The Federal protection would ensure that everyone has an adequate level of privacy protection, and if the people of the several States wish more, or see special privacy needs which are not being met, they can retain or enact additional safeguards.


We recommend that the legislation not modify or supersede other Federal or State law that provides greater protection.

Some health information subject to the legislation we recommend will also be subject to other law restricting its use and disclosure. The subjects of this information ought to have the benefit of all applicable law.

This may be the case with information held by payers and providers, in States with more protective statutes for some elements of health information (as discussed above in STATE LAW), and will be the case with some information held by Federal agencies. It may also be the case with information disclosed by payers and providers under provisions of the legislation without patient authorization.

In the latter instance, the information would, in its new setting, become subject to other statutes as well as the redisclosure provisions of the legislation we recommend. For example, informa tion disclosed for research may become subject to statutes governing certain statistical activities (Public Health Service Act § 308(d), 42 U.S.C. § 242m(d)), health services research activities of the Agency for Health Care Policy and Research and its grantees and contractors (Public Health Service Act § 903(c), 42 U.S.C. § 299a-1(c)), or research subject identity protection (Public Health Service Act § 301(d), 42 U.S.C. § 241(d)). In other instances, State law may also restrict the disclosure of this information.

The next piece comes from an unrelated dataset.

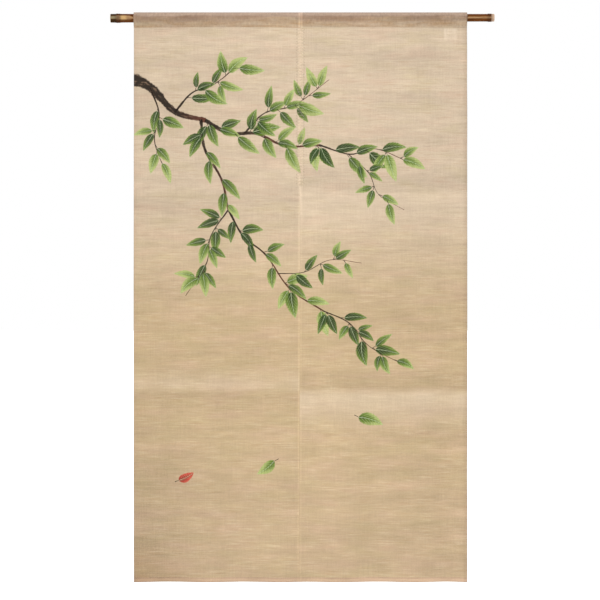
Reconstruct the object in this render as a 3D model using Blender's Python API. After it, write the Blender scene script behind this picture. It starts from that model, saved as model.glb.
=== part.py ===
"""A noren: a split doorway curtain of two plain hemp panels on a bamboo rod.

Metres, +Z up. The front of the cloth faces -Y. The origin is the rod's axis at the middle of the cloth.
Each panel is one solid: its rod pocket, its hanging sheet and its bottom hem are the same cloth.
"""

import math
from collections import namedtuple

import bmesh
import bpy

# The cloth
CLOTH_WIDTH = 0.877
CLOTH_DROP = 1.500  # top crease to bottom edge
CLOTH_THICK = 0.0012
POCKET_DROP = 0.0395  # top crease to the seam that closes the rod pocket
TURN_UNDER = 0.0030  # the pocket's back layer ends this far below its seam
HEM_HEIGHT = 0.013
HEM_BACK = 0.0016  # how far the folded hem stands behind the sheet's back
SLIT_GAP_TOP = 0.0006
SLIT_GAP_BOTTOM = 0.0016
SLIT_DRIFT = -0.0032  # the slit strays this far sideways by the bottom edge

# The rod, a tapering bamboo cane
ROD_LEFT_X = -0.500
ROD_RIGHT_X = 0.510
ROD_RADIUS_LEFT = 0.0114
ROD_RADIUS_RIGHT = 0.0100
ROD_WALL = 0.0032
ROD_RECESS = 0.008  # the cane is open this deep at each sawn end
ROD_SIDES = 24
NODE_RISE = 0.0010
NODE_XS = (-0.480, -0.238, 0.010, 0.254, 0.498)

# A node's ridges: along is the distance from its middle, rise its height as a share of NODE_RISE.
Ridge = namedtuple("Ridge", "along rise")
NODE_RIDGES = (
    Ridge(along=-0.0070, rise=0.00),
    Ridge(along=-0.0020, rise=1.00),
    Ridge(along=0.0000, rise=0.35),
    Ridge(along=0.0020, rise=0.80),
    Ridge(along=0.0080, rise=0.00),
)

# The pocket round the rod
ROD_CLEARANCE = 0.0005
CREASE_ANGLE = math.radians(30)  # from the rod's top to where the cloth leaves it for the pressed crease
CREASE_SHARE = 0.70  # the cloth runs this share of the way to the crease before it rounds over
POCKET_ARC_STEPS = 4

# The blank tag sewn behind the right panel's top corner
TAG_LEFT_X = 0.378
TAG_WIDTH = 0.034
TAG_DROP = 0.030
TAG_THICK = 0.0010
TAG_CELLS = 4

# How finely the sheet is divided
PANEL_COLUMNS = 18
PANEL_ROWS = 23

MESH_GAP = 0.0003  # between pieces that touch
SPIN_MERGE = 1e-6  # the turned profile's ends and its first and last copy meet within this
SHARP_ANGLE = math.radians(35)

# Soft vertical folds. at is where a fold's middle lies at the bottom edge, spread its half width there,
# depth how far it swells backwards (or forwards, below zero), and lean how far it leans on the way down.
Fold = namedtuple("Fold", "at spread depth lean")
FOLDS = (
    Fold(at=-0.437, spread=0.036, depth=-0.0050, lean=0.010),
    Fold(at=-0.348, spread=0.052, depth=0.0052, lean=-0.020),
    Fold(at=-0.246, spread=0.047, depth=-0.0056, lean=0.012),
    Fold(at=-0.150, spread=0.050, depth=0.0040, lean=0.024),
    Fold(at=-0.052, spread=0.042, depth=-0.0046, lean=-0.014),
    Fold(at=0.020, spread=0.036, depth=0.0034, lean=0.006),
    Fold(at=0.104, spread=0.048, depth=-0.0052, lean=0.018),
    Fold(at=0.202, spread=0.055, depth=0.0046, lean=-0.010),
    Fold(at=0.300, spread=0.046, depth=-0.0048, lean=-0.022),
    Fold(at=0.384, spread=0.044, depth=0.0050, lean=0.010),
    Fold(at=0.440, spread=0.030, depth=-0.0042, lean=0.000),
)
FOLD_GROWTH = 0.8  # folds open out as the drop to this power
SWAY = -0.0040  # the sheet's middle stands this far forward
SLIT_CURL = 0.0022  # below the stitching, the left edge rolls back and the right one forward, this far
SLIT_CURL_SPREAD = 0.022
SEAM_DROP = 0.450  # the two panels are stitched together down to here

COLOURS = {
    "hemp": ((0.62, 0.49, 0.34, 1.0), 0.9),
    "bamboo": ((0.20, 0.11, 0.05, 1.0), 0.4),
    "tag": ((0.78, 0.72, 0.62, 1.0), 0.8),
}


def rod_radius(x):
    """The cane's radius between its nodes."""
    share = (x - ROD_LEFT_X) / (ROD_RIGHT_X - ROD_LEFT_X)
    return ROD_RADIUS_LEFT + (ROD_RADIUS_RIGHT - ROD_RADIUS_LEFT) * share


ROD_TOP_Z = rod_radius(0.0)  # the cane's top is level, so its axis falls away from the thick end


def rod_axis_z(x):
    return ROD_TOP_Z - rod_radius(x)


def pocket_radius(x):
    """The radius on which the cloth bears: it clears the cane's nodes."""
    return rod_radius(x) + NODE_RISE + ROD_CLEARANCE


def crease_bend(radius, axis_z):
    """(y, z) where a pocket of this radius starts to round over, and (y, z) of its highest point."""
    side_y = radius * math.sin(CREASE_ANGLE)
    side_z = axis_z + radius * math.cos(CREASE_ANGLE)
    meeting_z = axis_z + radius / math.cos(CREASE_ANGLE)
    bend_z = side_z + (meeting_z - side_z) * CREASE_SHARE
    return (side_y * (1.0 - CREASE_SHARE), bend_z), (0.0, 0.5 * (bend_z + meeting_z))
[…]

In the case of Peer Review Organizations, which review health information to ensure the quality of care for Medicare beneficiaries, health information is protected by its authorizing statute (Social Security Act § 1160, 42 U.S.C. § 1320c-9).

The Americans with Disabilities Act prohibits discrimination on the basis of disability, and in regulating the assessment of applicants and employees, requires employers, among other things, to keep medical information "on separate forms and in separate medical files" and to treat this "as a confidential medical record." (§§ 102(c)(3) and (4), 42 U.S.C. §§ 12112(c)(3) and (4)). Section 503 of the Rehabilitation Act of 1973, 29 U.S.C. § 793, provides the same protections for Federal contractor employees and job applicants (regulation at 41 C.F.R. § 60-741.23).

These laws should continue to apply. Information obtained by employers in providing health care or payment should be subject to the legislation we propose. Information subject to the Americans with Disabilities Act or Rehabilitation Act (whether or not obtained in treatment or payment) should continue to be covered by these laws. There should be no conflict between the requirements, since neither those laws nor the legislation we recommend requires any disclosure that violates the other law.

In providing for the continuance of stronger State law, the legislation should not modify the scope of the Employment Retirement Income Security Act of 1974 (ERISA) (29 U.S.C. § 1134) preemption of State laws. We recommend new minimum federal standards that would apply to many different entities that hold health information, including ERISA plans. However, we are not recommending that States be given new authority to apply more protective privacy standards to ERISA plans.


We recommend that the Secretary of Health and Human Services be authorized to determine, by regulation, which elements of the Federal substance abuse confidentiality statute ((Public Health Service Act § 543, 42 U.S.C. § 290dd-2) should continue to apply, so that the net effect of that statute and the one recommended will be at least as strong protection for the information concerned.

We recommend that the Secretary of Veterans Affairs be similarly empowered with respect to the statute governing substance abuse, sickle cell disease, and HIV infection in the records of the Department of Veterans Affairs (38 U.S.C. § 7332).

This recommendation will ensure that the strongest protections of the new legislation and the existing laws will both apply to covered information. The relevant Cabinet Secretaries would publish regulations to specify what rules apply.